An aspiring stunt man, DJ tumbles off several high balconies, only to ignominiously crash to the floor. An out-of-control Batmobile demolishes the Warner Bros. Water tower, flooding the studio. Sylvester accidentally gets his tail chopped off by a pair of garden shears. DJ’s dad fends off bad guys with kicks, punches and a grenade. DJ brawls with Yosemite Sam and his cronies, then leads them on a chase through Las Vegas that involves speeding cars and dynamite. Wile E. Coyote gets blown up by an Acme missile. A crawling alien brain latches onto DJ and is then hurled across the room. Kate plummets off the Eiffel Tower, only to be saved in the nick of time by a resourceful DJ. Damien is wired to a torture device that causes him to smack himself in the forehead. Various characters are zapped by disintegration beams (they’re not hurt, just a little scrambled). A man is threatened with imminent death by a speeding train and scads of TNT. In an ironic scene, DJ punches an arrogant, self-absorbed Brendan Frasier who has claimed all of DJ’s theatrical accomplishments as his own.
Next to none. God’s name is abused once. A number of mild—tempting-for-young-children-to-repeat—crudities (“butt,” “rump,” “darn” and “stupid”) crop up.
When a super-advanced spy car pours Bugs a carrot-garnished martini, he intones, “It’s 5 o’clock somewhere” (he is interrupted before he can indulge). Daffy uncorks a bottle of champagne.
A number of creepy aliens that the crew stumble across in Area 52 might frighten young children. The Tazmanian Devil breaks wind.
Confessions of a slightly jaded film critic: I was less than excited when I learned I’d be reviewing Looney Tunes: Back in Action. Most cinematic blends of live action and animation—to my mind—are nothing more than uncreative lures used to yank hard-earned cash from parents, then subject them to ham-fisted dialogue (skimpily delivered by disinterested actors) while their kids laugh uproariously at mindless slapstick. I was relieved when I realized that this one wasn’t going to fit too tightly in that mold.
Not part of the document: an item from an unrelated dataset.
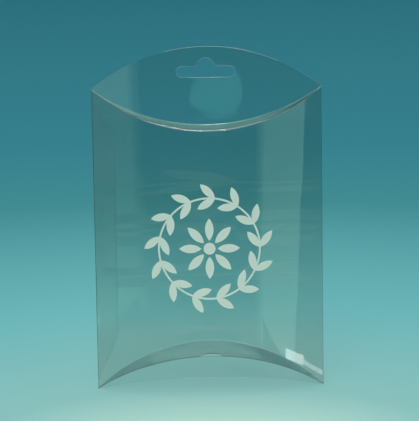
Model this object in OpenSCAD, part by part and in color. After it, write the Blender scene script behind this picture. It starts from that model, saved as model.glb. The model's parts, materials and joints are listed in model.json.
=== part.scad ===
// Clear film pillow box with a hang tab, built closed at the top, with its
// lower outer flap hanging a little open. The box leans back on that flap.
// The two arched panels, the hang tab, the glue tab and the inner lower flap
// are one folded sheet. The two flaps that swing are the same sheet, drawn
// apart from it at their folds.

/* [Box] */
// Width between the two side folds
box_w = 125; // [100:1:170]
// Height from the bottom corners to the top corners
box_h = 165; // [130:1:260]
// How far each panel bows out from the plane of the side folds
bow = 21.5; // [14:0.5:28]
// Thickness of the film
film = 0.3; // [0.2:0.05:0.5]
// Radius of the rounded bead along each side fold
fold_r = 0.4; // [0.3:0.05:0.8]
// Angle that the box leans back on its lowered flap
lean = 5; // [2:0.5:6]

/* [Hang tab] */
// Rise of the arched edge above the top corners
tab_rise = 22; // [20:0.5:40]
// Length of the hang slot
slot_w = 33; // [24:0.5:45]
// Height of the slot's two arms
slot_h = 6.2; // [4:0.1:8]
// Height of the slot's lower edge above the top corners
slot_up = 4.8; // [2:0.1:7]
// Radius of the round opening in the middle of the slot
hook_r = 5; // [4:0.1:7]
// Height of that opening's centre above the slot's lower edge
hook_up = 5.8; // [3:0.1:7]

/* [Glue tab] */
// Width of the glue tab, seen from the front
glue_w = 12; // [8:0.5:20]
// Distance from the tab's ends to the bottom and top corners, at its fold
glue_end = 4; // [2:0.5:12]
// Length of the slanted cut at each end of the tab
glue_slant = 12; // [4:0.5:20]

/* [Flaps] */
// Clearance along the free edges and the swinging folds
gap = 0.3; // [0.2:0.05:0.6]
// Radius of the thumb notch in the inner flap
notch_r = 6; // [4:0.5:12]

/* [Print] */
// Diameter of the printed wreath, over the tips of its leaves
print_d = 70; // [56:1:80]
// Height of the wreath's centre above the bottom corners
print_up = 80; // [70:1:90]
// Thickness of the ink
ink = 0.1; // [0.05:0.01:0.2]
// Width of the ring that the leaves stand on
stem_w = 1; // [0.6:0.1:2]
// Pairs of leaves round the wreath
leaf_pairs = 13; // [8:1:16]
// Length of a leaf
leaf_l = 11; // [8:0.5:13]
// Angle between a leaf and the ring
leaf_turn = 38; // [20:1:50]
// Width of a leaf or petal as a share of its length
leaf_share = 0.38; // [0.25:0.01:0.5]
// Petals of the flower
petals = 8; // [5:1:10]
// Length of a petal
petal_l = 12; // [8:0.5:14]
// Radius of the flower's eye
eye_r = 3.2; // [2:0.1:4]
// Distance from the eye to the petals
eye_gap = 1.1; // [0.5:0.1:1.5]

/* [Hidden] */
// Roundness of the panels and cuts, of the print's arcs and of the fold beads
$fn = 240;
leaf_fn = 96;
bead_fn = 24;
half_w = box_w / 2;
// Radius of the arc that spans the width with the given rise
function arc_r(rise) = (half_w * half_w + rise * rise) / (2 * rise);
bow_r = arc_r(bow);
tab_r = arc_r(tab_rise);
tab_top = box_h + tab_rise;
// Angle of the lowered flap that brings its whole free edge to the table
droop = asin((cos(lean) + sin(lean)) / 2) - lean;
droop_rise = bow * (cos(droop) - sin(droop));
droop_r = arc_r(droop_rise);
// Half of the leaning box's depth, which brings the middle over the origin
stance_y = (tab_top + bow) * sin(lean) / 2;
// Radius of the wreath's ring, which puts the leaves' tips on its diameter
ring_r = sqrt(pow(print_d / 2, 2) - pow(leaf_l * cos(leaf_turn), 2)) - leaf_l * sin(leaf_turn);
// How far cutting shapes reach past what they cut
past = 10;
reach = tab_top + box_w;
clear_film = [0.78, 0.93, 0.95, 0.35];
clear_flap = [0.70, 0.88, 0.95, 0.45];
white_ink = [0.96, 0.98, 0.97];

// Upright solid whose front is the front panel's outer face, grown by a step
module front_bow(step)
    translate([0, bow_r - bow, -past])
        cylinder(r = bow_r + step, h = reach);

// The same for the back panel
module back_bow(step)
    mirror([0, 1, 0]) front_bow(step);

// Lens-shaped prism between the two panels' outer faces
module lens(front_step, back_step)
    intersection() {
        front_bow(front_step);
        back_bow(back_step);
    }

// Round bar along Y from y0 to y1, with its crown at the given height
module bar(r, crown, y0, y1)
    translate([0, y0, crown - r])
        rotate([-90, 0, 0])
            cylinder(r = r, h = y1 - y0);

// Space under the bottom end's arch, grown by a step
module bottom_arch(step, y1)
    bar(bow_r + step, bow + step, -bow - past, y1);

// Space over the top end's hollow, grown by a step
module top_hollow(step, y1)
    translate([0, 0, box_h])
        mirror([0, 0, 1])
            bar(bow_r + step, bow + step, -bow - past, y1);

module hang_slot()
    translate([0, 0, box_h + slot_up])
        rotate([90, 0, 0])
            linear_extrude(2 * (bow + past), center = true) {
                for (side = [-1, 1])
                    translate([side * (slot_w - slot_h) / 2, slot_h / 2])
                        circle(d = slot_h);
                translate([-(slot_w - slot_h) / 2, 0])
                    square([slot_w - slot_h, slot_h]);
                translate([0, hook_up])
                    circle(r = hook_r);
            }

// Everything under the arched top edge of the hang tab
module tab_outline() {
    bar(tab_r, tab_top, -bow - past, bow + past);
    translate([-half_w - past, -bow - past, -past])
        cube([box_w + 2 * past, 2 * (bow + past), box_h + past]);
}

// Front and back panels, with the back one carried up into the hang tab
module panels()
    difference() {
        intersection() {
            lens(0, 0);
            tab_outline();
        }
        lens(-film, -film);
        bottom_arch(0, bow + past);
        bottom_arch(gap, 0);
        top_hollow(film + gap, 0);
        hang_slot();
    }

// Strip of the back panel turned in behind the front panel and glued there
module glue_tab()
    intersection() {
        difference() {
            lens(-film, -film);
            front_bow(-2 * film);
        }
        translate([-half_w, 0, 0])
            rotate([90, 0, 0])
                linear_extrude(bow)
                    polygon([
                        [0, glue_end + film],
                        [glue_w, bow + glue_end + glue_slant / 2],
                        [glue_w, box_h - bow - glue_end - glue_slant / 2],
                        [0, box_h - glue_end - film]
                    ]);
    }

// Rounded beads where the sheet is folded at the sides
module side_folds()
    for (side = [-1, 1])
        translate([side * half_w, 0, film + gap])
            cylinder(r = fold_r, h = box_h - 2 * (film + gap), $fn = bead_fn);

// Flap folded in from the back panel's lower edge, with its thumb notch
module inner_flap()
    difference() {
        intersection() {
            bottom_arch(film, bow + past);
            lens(-film - gap, 0);
        }
        bottom_arch(0, bow + past);
        translate([0, -bow + film + gap, 0])
            cylinder(r = notch_r, h = bow + past);
    }

// Surface of the lowered flap: a bar in line with the flap's slope
module droop_bar(step)
    rotate([-droop, 0, 0])
        bar(droop_r + step, droop_rise + step, -2 * bow, 3 * bow);

// Everything under the table, seen from the leaning box
module table_cut()
    rotate([lean, 0, 0])
        translate([-box_w, -box_w, -2 * bow])
            cube([2 * box_w, 2 * box_w, 2 * bow]);

// Leaf or petal with two pointed ends, lying along X from the origin
module leaf(length) {
    width = leaf_share * length;
    r = (length * length + width * width) / (4 * width);
    intersection() {
        translate([length / 2, width / 2 - r])
            circle(r = r, $fn = leaf_fn);
        translate([length / 2, r - width / 2])
            circle(r = r, $fn = leaf_fn);
    }
}

// Leaves in pairs along a ring
module wreath() {
    difference() {
        circle(r = ring_r + stem_w / 2);
        circle(r = ring_r - stem_w / 2);
    }
    for (i = [0 : leaf_pairs - 1])
        rotate(360 * i / leaf_pairs)
            translate([ring_r, 0])
                for (side = [-1, 1])
                    rotate(90 + side * leaf_turn)
                        leaf(leaf_l);
}

module flower() {
    for (i = [0 : petals - 1])
        rotate(360 * i / petals)
            translate([eye_r + eye_gap, 0])
                leaf(petal_l);
    circle(r = eye_r);
}

// Leans the box back and brings its middle over the origin
module stance()
    translate([0, -stance_y, 0])
        rotate([-lean, 0, 0])
            children();

module box_body()
    color(clear_film)
        stance() {
            panels();
            glue_tab();
            side_folds();
            inner_flap();
        }

module top_flap()
    color(clear_flap)
        stance()
            difference() {
                intersection() {
                    top_hollow(film, bow + past);
                    lens(0, -film - gap);
                }
                top_hollow(0, bow + past);
            }

module bottom_flap()
    color(clear_flap)
        stance()
            difference() {
                intersection() {
                    droop_bar(0);
                    front_bow(0);
                }
                droop_bar(-film);
                table_cut();
            }

module front_print()
    color(white_ink)
        stance()
            intersection() {
                difference() {
                    front_bow(ink);
                    front_bow(0);
                }
                translate([0, 0, print_up])
                    rotate([90, 0, 0])
                        linear_extrude(bow + past) {
                            wreath();
                            flower();
                        }
            }

box_body();
top_flap();
bottom_flap();
front_print();
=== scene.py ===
"""Looks of a clear film pillow box with a hang tab, built round its packed construction."""

import json
import math

import bpy
from mathutils import Matrix, Vector


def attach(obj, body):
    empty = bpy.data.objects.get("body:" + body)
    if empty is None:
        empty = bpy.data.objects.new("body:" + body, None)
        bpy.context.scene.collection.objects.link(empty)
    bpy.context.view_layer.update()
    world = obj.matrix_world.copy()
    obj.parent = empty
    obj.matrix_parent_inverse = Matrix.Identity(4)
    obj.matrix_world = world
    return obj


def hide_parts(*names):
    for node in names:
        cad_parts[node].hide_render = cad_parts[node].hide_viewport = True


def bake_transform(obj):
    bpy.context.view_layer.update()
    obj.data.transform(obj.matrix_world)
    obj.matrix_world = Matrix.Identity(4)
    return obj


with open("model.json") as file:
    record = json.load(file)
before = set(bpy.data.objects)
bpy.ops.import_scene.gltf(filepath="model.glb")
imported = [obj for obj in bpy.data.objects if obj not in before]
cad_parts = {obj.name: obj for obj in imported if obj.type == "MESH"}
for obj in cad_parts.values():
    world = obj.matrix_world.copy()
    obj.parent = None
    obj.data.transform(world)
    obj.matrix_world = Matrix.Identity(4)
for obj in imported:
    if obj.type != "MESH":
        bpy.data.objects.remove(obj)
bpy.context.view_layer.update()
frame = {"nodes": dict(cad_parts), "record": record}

bl_info = {
    "name": "Clear Pillow Box",
    "version": (1, 0, 0),
    "blender": (4, 5, 0),
    "location": "3D View > Sidebar > Pillow Box",
    "description": "Builds a clear film pillow box with a hang tab, its print and a studio",
    "category": "Object",
}

MM = 0.001
MOUNTS = {mount["name"]: mount for mount in frame["record"]["mounts"]}
SLOT_AXIS = MOUNTS["hang_slot"]["axis"]
# The slot faces straight back on an upright box, so its axis gives the lean
LEAN = math.atan2(-SLOT_AXIS[2], SLOT_AXIS[1])
SLOT_LENGTH = MOUNTS["hang_slot"]["dims"]["slot_length_mm"] * MM
# Steps along a fold line, steps round a fold, and rows up a sheet
STEPS_ACROSS = 128
ROLL_STEPS = 5
ROWS_UP = 24
# Faces round the bars that cut the film
BAR_STEPS = 64
# Points nearer than this are merged
WELD = 0.001 * MM
# The film's materials are its faces, its cut edges and its folds, in this order
EDGE_SLOT = 1
FOLD_SLOT = 2
PET_IOR = 1.575
# The table's colour runs out from a point this far in front of the box, the centre of a painted
# pool of light
TABLE_FRONT = 0.15
# The wall of card all round, which the film mirrors
WALL_RADIUS = 4
WALL_HEIGHT = 1.1
WALL_STEPS = 128
# Point of the box that the lamps aim at
LAMP_AIM = (0, 0, 0.1)
# Lit cards beside the box: near and far end, both in front of its middle, and share of the glow
SIDE_CARDS = ((0.048, 0.152, 1), (0.152, 0.166, 0.65), (0.166, 0.186, 0.3))
SIDE_CARD_TILT = math.radians(-14)
# Cards in front of the box, each larger than the last, so that their patch fades out
FRONT_CARDS = 7
# Low cards at the right: place along Y, place along Z, width, height, glow and tilt in degrees
GLINT_CARDS = ((-0.045, 0.0115, 0.024, 0.006, 3, -8), (-0.024, 0.0055, 0.024, 0.003, 1.8, -20))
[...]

While Back in Action isn’t the Citizen Kane of animated fare (its lines are often awkward, the plot barely holds together and Steve Martin’s performance is so over-the-top it descends into self-parody), it makes up for its creative shortcomings by offering utterly hilarious cultural parodies. Sly riffs abound on everything from Hollywood nepotism, political correctness, Afrocentrism and the absurdities of corporate culture, to Star Wars, Finding Nemo, Invasion of the Body Snatchers, Psycho, Lost in Space, Brendan Fraser’s theatrical career and Michael Jordan. (Imagine the wittiness of a VeggieTales video times 10.)
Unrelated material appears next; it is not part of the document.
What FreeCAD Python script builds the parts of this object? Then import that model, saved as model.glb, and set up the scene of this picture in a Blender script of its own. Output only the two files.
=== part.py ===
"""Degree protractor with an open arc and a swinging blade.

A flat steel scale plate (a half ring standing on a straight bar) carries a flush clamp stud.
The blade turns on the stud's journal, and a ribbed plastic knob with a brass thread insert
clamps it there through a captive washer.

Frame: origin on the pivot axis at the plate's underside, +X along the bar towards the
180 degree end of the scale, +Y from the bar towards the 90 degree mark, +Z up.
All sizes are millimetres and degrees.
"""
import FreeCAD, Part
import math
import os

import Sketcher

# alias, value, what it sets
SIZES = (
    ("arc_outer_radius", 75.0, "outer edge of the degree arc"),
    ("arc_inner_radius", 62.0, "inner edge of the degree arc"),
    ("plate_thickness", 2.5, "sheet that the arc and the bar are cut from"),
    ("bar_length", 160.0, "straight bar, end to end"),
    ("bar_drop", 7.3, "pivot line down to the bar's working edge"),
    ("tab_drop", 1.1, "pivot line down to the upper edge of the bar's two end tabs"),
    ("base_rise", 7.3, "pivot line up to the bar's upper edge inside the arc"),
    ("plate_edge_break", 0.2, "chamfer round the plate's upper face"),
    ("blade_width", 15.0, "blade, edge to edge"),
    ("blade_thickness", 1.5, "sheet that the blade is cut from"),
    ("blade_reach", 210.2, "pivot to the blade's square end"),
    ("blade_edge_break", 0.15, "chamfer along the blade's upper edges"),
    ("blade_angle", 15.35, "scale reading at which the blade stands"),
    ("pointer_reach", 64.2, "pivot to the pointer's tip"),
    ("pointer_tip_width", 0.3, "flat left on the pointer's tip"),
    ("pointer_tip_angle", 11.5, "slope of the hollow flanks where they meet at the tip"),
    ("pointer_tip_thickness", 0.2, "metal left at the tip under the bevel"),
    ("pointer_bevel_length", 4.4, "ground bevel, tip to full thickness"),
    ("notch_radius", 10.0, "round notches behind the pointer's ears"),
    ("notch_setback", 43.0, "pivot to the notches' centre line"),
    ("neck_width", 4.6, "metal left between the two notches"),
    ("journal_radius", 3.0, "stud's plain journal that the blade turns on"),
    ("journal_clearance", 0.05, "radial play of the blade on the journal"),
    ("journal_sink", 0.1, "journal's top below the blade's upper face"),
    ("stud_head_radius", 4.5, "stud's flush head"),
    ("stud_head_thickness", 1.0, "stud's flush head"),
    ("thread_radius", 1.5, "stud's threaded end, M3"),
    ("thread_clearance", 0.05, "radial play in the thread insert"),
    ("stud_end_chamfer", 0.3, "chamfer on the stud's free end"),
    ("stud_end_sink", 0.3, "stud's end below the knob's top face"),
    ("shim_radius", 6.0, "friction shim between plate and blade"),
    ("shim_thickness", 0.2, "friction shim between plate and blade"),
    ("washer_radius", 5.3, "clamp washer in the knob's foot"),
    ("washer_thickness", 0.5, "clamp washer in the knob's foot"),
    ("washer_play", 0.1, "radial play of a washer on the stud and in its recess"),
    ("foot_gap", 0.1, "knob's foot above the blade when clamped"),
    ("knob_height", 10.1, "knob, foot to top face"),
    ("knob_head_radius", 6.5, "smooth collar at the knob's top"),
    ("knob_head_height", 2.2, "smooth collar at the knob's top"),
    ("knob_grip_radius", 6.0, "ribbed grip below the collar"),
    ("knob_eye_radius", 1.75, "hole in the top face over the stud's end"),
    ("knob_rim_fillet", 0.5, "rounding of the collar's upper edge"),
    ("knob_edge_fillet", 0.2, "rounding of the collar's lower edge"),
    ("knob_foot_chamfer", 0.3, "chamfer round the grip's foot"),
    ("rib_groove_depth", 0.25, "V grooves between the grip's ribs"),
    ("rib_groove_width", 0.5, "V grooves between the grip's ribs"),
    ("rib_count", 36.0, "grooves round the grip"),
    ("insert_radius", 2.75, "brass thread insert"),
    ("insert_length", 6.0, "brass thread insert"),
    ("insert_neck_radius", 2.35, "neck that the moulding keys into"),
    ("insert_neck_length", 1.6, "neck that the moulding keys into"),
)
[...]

So, it’s not cinematic deficiencies that smudge this Looney adventure, it’s the handful of sexual references (along with some slinky outfits), a few scary extraterrestrials and a number of mild crudities that push it out of bounds for young children. Parents, take note: Back in Action doesn’t paint outside the lines as much as, say, Who Framed Roger Rabbit, but your tiny ones will do better with Bugs and Daffy’s classic exploits.